Modeling code records.

--------------------------------

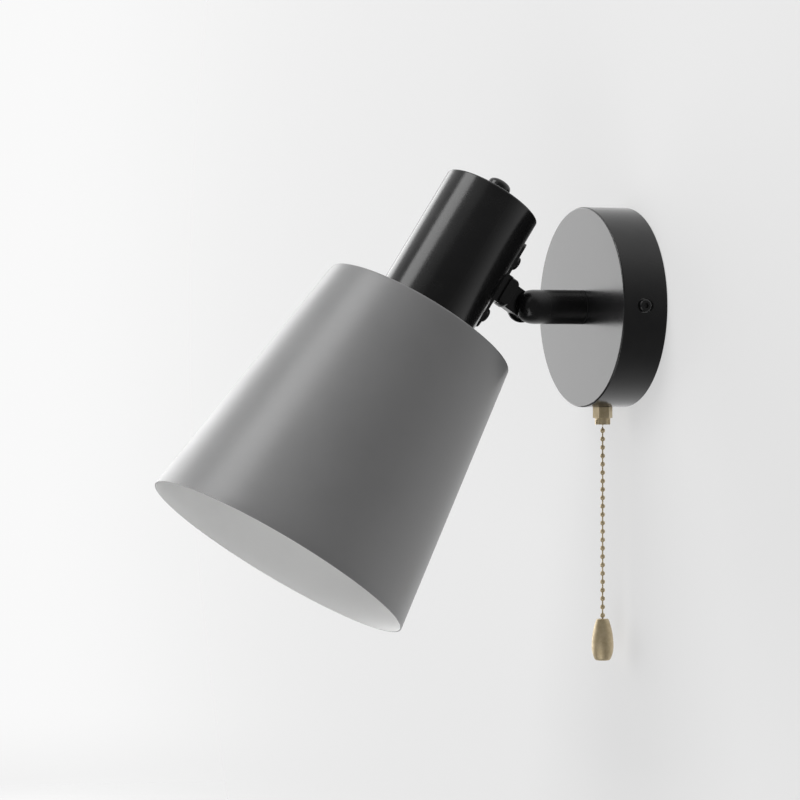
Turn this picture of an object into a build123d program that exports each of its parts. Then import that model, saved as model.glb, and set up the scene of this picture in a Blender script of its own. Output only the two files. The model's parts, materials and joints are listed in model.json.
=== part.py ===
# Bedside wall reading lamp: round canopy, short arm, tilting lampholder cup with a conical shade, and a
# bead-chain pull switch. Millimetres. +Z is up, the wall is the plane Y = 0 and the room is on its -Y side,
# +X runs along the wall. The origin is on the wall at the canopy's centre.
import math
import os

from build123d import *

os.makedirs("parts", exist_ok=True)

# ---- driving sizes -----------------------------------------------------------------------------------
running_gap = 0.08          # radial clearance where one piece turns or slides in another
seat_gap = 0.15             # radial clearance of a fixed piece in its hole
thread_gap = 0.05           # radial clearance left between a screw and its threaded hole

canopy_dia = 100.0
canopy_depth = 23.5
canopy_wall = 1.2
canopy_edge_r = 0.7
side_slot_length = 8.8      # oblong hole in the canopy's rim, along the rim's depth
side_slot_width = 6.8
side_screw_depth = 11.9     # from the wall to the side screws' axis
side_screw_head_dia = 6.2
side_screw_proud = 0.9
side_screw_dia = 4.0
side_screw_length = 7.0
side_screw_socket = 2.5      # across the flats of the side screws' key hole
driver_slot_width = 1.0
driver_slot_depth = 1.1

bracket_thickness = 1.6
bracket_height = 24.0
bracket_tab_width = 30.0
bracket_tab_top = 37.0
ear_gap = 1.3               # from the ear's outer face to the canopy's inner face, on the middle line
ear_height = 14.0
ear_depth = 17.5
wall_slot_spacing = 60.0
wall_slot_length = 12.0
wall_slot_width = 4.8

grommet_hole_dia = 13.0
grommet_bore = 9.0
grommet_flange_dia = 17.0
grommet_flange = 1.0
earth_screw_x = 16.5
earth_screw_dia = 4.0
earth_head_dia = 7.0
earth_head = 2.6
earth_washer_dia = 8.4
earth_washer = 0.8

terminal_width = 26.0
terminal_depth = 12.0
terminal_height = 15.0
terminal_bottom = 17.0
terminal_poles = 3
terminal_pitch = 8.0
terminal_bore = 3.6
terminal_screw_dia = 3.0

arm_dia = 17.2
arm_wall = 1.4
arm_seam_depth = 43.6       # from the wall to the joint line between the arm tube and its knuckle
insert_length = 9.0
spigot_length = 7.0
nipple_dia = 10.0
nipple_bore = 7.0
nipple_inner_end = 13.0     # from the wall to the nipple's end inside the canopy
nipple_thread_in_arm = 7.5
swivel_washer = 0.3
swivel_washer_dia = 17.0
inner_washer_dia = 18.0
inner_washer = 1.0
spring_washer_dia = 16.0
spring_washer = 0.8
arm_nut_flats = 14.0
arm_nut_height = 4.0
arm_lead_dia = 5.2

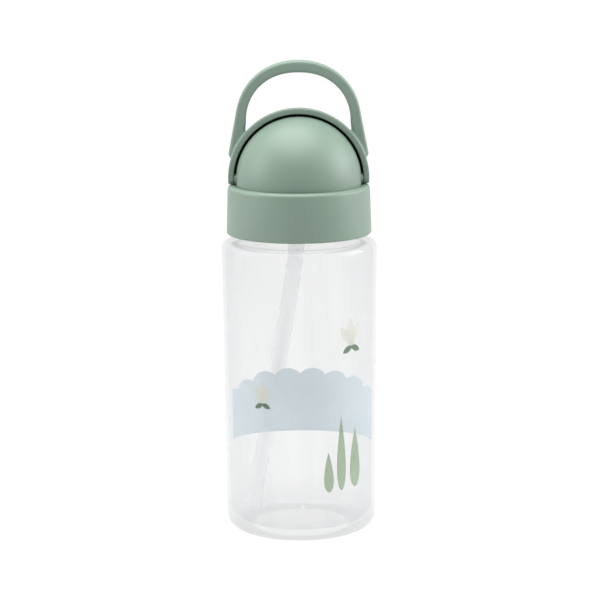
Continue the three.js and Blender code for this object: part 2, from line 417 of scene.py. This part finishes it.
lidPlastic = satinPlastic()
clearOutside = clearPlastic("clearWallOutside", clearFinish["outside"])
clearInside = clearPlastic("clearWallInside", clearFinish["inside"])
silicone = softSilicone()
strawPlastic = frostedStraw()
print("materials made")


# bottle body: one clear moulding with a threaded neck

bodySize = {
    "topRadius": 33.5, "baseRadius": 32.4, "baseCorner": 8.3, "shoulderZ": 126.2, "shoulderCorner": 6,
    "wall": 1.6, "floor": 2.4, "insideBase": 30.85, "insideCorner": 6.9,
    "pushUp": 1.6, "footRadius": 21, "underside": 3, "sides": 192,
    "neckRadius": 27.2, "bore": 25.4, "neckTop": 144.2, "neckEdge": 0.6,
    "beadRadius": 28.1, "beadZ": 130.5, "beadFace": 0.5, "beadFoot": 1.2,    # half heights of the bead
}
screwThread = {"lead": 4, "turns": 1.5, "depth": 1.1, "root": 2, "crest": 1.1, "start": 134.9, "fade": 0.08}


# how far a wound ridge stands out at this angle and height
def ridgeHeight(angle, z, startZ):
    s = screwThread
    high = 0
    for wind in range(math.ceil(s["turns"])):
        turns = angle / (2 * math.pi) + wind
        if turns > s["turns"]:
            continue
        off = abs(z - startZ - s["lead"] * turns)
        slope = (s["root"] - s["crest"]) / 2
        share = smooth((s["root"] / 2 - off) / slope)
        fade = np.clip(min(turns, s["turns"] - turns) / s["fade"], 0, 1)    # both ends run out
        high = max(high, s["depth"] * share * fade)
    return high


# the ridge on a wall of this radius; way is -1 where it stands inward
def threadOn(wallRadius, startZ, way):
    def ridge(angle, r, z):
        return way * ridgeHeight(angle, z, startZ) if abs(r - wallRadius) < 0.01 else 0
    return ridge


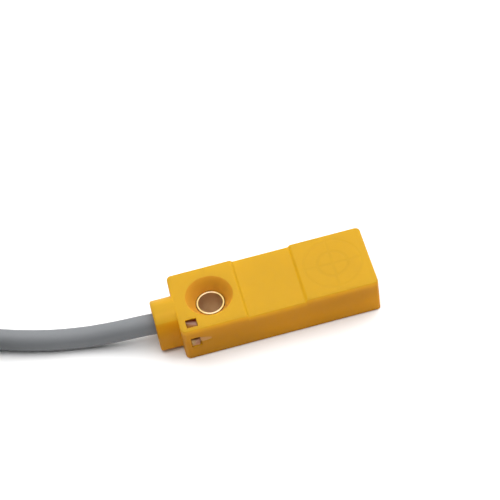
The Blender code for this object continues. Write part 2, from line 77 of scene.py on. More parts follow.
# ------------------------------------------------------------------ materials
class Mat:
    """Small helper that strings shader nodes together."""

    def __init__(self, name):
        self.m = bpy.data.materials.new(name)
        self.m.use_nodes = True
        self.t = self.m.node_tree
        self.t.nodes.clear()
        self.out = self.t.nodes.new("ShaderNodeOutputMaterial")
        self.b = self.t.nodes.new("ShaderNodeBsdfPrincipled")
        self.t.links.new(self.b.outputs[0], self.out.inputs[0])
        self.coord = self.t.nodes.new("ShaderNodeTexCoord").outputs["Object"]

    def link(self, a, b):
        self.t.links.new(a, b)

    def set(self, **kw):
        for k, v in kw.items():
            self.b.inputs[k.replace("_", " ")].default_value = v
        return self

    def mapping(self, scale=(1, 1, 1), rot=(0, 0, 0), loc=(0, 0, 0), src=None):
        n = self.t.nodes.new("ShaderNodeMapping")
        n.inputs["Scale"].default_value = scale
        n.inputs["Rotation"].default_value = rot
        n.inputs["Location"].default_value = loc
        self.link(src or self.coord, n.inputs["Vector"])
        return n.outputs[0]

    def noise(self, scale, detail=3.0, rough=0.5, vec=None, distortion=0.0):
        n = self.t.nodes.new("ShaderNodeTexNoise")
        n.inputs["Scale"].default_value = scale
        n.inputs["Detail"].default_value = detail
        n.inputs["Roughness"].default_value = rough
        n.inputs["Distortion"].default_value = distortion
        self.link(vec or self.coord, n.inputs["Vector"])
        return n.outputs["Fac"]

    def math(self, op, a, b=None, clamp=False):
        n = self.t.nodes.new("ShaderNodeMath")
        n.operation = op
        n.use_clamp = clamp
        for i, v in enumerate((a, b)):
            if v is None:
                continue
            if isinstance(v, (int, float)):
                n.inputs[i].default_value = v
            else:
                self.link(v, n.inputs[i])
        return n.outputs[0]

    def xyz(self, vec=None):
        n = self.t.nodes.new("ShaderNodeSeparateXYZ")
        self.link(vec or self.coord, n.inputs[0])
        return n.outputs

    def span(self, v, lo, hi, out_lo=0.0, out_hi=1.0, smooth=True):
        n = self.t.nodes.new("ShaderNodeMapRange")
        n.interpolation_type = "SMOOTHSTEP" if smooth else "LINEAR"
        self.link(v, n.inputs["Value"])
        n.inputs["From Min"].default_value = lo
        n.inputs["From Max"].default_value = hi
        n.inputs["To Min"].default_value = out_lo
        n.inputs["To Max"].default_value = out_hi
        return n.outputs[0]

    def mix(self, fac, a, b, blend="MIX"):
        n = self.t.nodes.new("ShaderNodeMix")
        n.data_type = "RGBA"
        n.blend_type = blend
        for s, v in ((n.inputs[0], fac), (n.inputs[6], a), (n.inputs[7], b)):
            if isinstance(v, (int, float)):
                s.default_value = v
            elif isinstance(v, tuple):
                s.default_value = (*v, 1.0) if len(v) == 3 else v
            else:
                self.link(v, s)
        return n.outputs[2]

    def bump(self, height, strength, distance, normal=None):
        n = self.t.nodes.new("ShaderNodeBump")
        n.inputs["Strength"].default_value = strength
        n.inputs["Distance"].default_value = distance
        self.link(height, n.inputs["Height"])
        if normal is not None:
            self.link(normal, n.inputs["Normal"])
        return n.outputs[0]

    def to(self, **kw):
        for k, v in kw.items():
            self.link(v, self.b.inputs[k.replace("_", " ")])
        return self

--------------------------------

From the first line of the records above to the line that contains "thread_gap = 0.05", quote each line exactly.

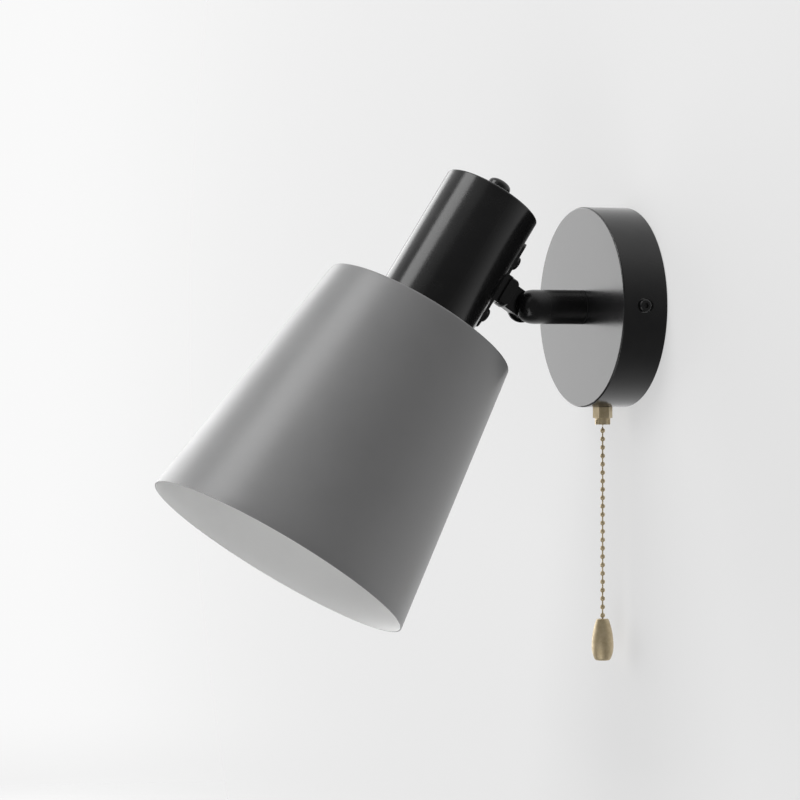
Turn this picture of an object into a build123d program that exports each of its parts. Then import that model, saved as model.glb, and set up the scene of this picture in a Blender script of its own. Output only the two files. The model's parts, materials and joints are listed in model.json.
=== part.py ===
# Bedside wall reading lamp: round canopy, short arm, tilting lampholder cup with a conical shade, and a
# bead-chain pull switch. Millimetres. +Z is up, the wall is the plane Y = 0 and the room is on its -Y side,
# +X runs along the wall. The origin is on the wall at the canopy's centre.
import math
import os

from build123d import *

os.makedirs("parts", exist_ok=True)

# ---- driving sizes -----------------------------------------------------------------------------------
running_gap = 0.08          # radial clearance where one piece turns or slides in another
seat_gap = 0.15             # radial clearance of a fixed piece in its hole
thread_gap = 0.05           # radial clearance left between a screw and its threaded hole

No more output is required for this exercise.